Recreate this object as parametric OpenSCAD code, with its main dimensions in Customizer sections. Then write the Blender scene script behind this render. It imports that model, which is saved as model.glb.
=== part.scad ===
==
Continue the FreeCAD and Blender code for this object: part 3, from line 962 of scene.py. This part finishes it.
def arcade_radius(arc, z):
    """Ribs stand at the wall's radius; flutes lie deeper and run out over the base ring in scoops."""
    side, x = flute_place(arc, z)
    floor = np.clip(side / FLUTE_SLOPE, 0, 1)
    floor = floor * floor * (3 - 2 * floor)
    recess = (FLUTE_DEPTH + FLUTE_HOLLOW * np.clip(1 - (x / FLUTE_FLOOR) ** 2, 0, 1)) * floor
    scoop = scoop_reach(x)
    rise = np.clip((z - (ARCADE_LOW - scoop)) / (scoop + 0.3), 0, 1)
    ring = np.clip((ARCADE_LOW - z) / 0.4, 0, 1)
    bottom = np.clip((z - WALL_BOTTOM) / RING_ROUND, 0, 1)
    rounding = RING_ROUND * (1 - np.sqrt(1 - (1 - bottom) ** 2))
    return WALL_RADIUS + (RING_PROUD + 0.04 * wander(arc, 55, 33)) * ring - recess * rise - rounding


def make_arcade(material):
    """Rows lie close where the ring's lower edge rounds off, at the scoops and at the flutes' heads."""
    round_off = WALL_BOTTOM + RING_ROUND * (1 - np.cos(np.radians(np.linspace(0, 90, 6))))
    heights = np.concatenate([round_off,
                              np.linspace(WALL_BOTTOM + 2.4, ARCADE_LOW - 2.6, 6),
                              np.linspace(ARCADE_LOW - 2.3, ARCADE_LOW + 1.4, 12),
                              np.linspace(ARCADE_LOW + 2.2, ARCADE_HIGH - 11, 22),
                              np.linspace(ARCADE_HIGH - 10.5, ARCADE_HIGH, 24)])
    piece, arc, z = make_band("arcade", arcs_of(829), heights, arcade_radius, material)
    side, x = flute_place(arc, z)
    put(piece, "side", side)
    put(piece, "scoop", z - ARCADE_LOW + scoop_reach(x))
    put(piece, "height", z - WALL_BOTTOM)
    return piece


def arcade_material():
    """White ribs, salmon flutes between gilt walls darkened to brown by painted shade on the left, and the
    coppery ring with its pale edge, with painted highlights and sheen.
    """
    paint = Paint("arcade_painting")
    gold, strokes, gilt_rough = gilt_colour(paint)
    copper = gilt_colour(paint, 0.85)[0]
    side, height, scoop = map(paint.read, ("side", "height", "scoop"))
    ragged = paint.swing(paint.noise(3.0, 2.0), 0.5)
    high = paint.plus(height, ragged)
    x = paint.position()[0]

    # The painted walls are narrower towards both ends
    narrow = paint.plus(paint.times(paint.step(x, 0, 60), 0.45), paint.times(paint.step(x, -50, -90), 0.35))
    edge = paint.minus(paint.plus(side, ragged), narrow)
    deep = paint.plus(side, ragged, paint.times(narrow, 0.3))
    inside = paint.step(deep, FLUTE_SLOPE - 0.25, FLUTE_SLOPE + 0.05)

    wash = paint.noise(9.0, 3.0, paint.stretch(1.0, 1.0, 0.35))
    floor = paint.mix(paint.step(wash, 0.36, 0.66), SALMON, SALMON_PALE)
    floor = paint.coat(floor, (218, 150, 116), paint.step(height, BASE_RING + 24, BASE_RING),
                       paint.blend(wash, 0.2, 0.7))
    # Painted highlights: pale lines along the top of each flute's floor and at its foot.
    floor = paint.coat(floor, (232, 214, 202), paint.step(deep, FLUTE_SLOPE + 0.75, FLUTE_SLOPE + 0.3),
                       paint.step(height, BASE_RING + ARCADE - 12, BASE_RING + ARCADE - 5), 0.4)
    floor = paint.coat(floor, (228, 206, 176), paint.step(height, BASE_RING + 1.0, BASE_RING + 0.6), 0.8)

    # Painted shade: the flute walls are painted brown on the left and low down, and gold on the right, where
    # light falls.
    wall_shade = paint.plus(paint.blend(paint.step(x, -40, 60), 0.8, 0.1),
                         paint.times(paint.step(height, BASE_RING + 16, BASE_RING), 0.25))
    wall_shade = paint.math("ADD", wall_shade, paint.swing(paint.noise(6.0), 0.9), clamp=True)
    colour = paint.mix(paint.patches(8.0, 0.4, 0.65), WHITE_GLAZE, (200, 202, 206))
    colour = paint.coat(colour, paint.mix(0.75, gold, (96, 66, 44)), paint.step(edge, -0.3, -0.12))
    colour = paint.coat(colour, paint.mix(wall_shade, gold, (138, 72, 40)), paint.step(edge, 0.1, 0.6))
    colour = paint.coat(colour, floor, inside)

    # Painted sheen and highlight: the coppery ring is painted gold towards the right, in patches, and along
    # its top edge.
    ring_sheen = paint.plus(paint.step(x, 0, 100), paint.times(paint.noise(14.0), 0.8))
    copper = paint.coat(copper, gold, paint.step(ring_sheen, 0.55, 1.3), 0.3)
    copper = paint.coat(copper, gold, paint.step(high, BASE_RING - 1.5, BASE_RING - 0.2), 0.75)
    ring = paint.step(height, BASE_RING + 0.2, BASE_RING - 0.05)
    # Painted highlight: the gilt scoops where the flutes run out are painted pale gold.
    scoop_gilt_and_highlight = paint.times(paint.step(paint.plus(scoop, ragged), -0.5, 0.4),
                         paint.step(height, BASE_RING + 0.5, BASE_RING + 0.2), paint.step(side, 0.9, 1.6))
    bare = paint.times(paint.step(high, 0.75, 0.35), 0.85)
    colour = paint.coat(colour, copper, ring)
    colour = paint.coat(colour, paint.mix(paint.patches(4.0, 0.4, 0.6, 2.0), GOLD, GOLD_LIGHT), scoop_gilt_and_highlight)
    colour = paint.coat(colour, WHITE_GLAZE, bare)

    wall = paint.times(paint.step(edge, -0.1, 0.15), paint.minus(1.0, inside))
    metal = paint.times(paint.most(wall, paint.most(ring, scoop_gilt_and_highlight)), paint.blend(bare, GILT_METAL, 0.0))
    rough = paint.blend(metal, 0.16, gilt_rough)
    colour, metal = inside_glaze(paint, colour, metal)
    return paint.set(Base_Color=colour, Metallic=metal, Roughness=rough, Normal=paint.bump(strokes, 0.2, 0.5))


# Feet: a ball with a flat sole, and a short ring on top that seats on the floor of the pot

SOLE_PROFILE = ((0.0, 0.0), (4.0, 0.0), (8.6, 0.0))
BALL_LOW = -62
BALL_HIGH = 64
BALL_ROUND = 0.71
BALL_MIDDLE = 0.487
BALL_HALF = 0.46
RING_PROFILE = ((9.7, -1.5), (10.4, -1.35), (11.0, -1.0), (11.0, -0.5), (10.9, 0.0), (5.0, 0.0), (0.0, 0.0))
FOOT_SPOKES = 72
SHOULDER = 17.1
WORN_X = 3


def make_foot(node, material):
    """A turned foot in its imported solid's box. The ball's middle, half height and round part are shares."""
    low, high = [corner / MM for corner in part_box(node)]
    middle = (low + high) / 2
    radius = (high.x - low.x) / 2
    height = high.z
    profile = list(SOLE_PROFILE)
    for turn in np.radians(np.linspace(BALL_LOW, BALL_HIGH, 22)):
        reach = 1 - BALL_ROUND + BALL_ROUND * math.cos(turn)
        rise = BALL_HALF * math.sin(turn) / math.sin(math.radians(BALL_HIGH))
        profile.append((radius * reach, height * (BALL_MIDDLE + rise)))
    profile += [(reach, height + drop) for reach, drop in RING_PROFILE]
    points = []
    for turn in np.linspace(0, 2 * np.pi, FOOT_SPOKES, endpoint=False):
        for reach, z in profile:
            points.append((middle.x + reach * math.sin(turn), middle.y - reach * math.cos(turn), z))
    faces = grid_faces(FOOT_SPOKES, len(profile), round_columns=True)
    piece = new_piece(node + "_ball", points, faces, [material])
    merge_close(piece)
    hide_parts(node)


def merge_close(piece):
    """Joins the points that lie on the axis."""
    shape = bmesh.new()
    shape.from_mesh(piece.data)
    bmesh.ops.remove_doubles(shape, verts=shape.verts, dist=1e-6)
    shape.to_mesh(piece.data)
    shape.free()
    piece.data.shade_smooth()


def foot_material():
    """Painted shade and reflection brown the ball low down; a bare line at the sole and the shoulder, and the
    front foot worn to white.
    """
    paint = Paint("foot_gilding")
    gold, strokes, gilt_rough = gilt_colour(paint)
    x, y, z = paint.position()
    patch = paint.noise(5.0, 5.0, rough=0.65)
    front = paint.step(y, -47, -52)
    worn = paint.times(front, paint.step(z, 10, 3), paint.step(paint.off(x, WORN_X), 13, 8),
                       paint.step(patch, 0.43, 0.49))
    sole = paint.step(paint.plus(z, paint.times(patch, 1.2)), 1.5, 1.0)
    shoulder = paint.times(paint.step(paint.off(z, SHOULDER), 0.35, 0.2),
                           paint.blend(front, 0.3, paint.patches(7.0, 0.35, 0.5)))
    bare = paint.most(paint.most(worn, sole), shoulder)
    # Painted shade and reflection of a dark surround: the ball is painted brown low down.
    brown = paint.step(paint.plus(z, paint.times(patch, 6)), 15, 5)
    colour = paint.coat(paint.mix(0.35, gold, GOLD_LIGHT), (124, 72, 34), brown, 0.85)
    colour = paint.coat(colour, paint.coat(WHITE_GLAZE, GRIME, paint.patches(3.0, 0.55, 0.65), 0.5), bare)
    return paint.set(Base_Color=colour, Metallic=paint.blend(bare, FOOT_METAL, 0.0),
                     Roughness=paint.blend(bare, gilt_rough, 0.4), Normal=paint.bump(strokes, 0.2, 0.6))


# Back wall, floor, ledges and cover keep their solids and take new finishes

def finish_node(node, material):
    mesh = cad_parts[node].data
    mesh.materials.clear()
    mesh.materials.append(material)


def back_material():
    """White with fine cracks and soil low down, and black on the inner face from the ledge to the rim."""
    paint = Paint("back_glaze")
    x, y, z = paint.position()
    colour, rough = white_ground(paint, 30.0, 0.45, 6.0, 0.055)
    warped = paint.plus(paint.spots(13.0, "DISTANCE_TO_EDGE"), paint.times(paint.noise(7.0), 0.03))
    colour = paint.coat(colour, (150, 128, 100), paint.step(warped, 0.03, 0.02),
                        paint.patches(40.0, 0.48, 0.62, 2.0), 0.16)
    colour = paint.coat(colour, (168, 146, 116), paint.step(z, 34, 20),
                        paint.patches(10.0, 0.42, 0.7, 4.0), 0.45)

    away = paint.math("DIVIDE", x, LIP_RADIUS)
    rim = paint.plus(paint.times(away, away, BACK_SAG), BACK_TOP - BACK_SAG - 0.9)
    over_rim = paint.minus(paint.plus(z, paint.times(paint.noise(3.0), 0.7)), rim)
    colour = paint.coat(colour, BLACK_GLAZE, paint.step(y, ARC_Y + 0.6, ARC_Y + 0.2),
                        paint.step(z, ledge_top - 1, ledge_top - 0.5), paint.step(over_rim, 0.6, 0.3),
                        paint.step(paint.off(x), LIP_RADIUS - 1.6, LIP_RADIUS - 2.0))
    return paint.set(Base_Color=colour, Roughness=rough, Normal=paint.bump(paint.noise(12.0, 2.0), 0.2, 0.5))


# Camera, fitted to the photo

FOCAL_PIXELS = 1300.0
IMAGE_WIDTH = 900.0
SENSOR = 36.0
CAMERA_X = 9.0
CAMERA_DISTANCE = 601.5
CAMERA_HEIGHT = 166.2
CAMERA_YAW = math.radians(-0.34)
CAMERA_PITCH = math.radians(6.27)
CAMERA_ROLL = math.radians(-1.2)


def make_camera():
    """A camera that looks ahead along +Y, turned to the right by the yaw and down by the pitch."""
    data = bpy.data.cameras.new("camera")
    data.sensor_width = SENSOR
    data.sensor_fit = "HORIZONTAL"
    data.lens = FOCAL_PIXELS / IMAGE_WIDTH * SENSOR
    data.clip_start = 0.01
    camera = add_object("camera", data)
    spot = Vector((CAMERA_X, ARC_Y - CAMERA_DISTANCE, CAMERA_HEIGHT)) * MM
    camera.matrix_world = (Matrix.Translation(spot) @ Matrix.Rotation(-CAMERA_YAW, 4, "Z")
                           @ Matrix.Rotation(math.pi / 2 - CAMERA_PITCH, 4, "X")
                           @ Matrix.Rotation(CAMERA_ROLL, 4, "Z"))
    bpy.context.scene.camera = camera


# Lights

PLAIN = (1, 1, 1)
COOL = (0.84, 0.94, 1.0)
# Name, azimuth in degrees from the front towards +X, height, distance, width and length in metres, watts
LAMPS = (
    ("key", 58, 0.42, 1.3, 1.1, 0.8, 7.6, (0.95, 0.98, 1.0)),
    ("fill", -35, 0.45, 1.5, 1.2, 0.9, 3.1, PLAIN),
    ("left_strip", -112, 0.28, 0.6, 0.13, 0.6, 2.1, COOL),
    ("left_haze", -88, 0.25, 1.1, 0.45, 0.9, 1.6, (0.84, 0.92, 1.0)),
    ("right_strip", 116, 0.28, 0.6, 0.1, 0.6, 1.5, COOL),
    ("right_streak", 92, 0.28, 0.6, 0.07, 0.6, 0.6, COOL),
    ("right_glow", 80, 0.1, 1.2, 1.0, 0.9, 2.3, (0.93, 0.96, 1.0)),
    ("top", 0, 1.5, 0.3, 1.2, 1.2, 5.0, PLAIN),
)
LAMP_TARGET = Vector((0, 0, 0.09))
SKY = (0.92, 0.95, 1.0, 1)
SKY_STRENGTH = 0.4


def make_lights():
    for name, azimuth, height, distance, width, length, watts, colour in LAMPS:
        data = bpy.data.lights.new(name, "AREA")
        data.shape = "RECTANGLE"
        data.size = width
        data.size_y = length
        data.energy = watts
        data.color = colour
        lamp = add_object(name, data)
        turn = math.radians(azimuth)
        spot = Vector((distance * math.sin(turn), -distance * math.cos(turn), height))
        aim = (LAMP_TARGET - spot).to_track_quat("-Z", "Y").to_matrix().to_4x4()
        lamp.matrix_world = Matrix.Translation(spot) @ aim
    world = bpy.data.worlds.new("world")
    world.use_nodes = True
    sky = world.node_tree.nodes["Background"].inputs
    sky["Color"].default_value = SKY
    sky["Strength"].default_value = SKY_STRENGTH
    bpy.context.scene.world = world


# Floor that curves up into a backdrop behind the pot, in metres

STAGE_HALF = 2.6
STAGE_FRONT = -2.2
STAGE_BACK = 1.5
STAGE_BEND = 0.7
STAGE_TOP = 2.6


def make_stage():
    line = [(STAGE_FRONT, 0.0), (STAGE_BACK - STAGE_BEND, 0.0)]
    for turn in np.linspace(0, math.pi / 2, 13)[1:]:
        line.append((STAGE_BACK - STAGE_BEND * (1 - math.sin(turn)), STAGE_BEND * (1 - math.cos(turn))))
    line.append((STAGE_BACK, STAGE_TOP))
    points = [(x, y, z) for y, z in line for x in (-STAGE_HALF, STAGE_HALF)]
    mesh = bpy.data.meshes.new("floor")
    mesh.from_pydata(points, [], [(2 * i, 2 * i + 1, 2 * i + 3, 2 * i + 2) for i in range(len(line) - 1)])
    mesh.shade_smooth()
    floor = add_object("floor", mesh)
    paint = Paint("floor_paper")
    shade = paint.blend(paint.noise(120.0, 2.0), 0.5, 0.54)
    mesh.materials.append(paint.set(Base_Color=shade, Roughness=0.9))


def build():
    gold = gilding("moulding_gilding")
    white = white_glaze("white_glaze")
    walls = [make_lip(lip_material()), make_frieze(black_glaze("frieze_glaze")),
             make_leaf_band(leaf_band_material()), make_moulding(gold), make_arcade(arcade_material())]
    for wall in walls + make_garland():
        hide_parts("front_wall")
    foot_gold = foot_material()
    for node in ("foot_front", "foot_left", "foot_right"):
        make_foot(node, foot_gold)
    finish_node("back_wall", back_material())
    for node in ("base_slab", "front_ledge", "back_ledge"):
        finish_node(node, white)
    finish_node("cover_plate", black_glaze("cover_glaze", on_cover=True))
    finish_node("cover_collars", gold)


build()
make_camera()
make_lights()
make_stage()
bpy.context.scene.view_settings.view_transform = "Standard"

■ Work instructions ■
Identify each line in the records above containing the word "behind"; copy those lines.

■ Response ■
Recreate this object as parametric OpenSCAD code, with its main dimensions in Customizer sections. Then write the Blender scene script behind this render. It imports that model, which is saved as model.glb.
# Floor that curves up into a backdrop behind the pot, in metres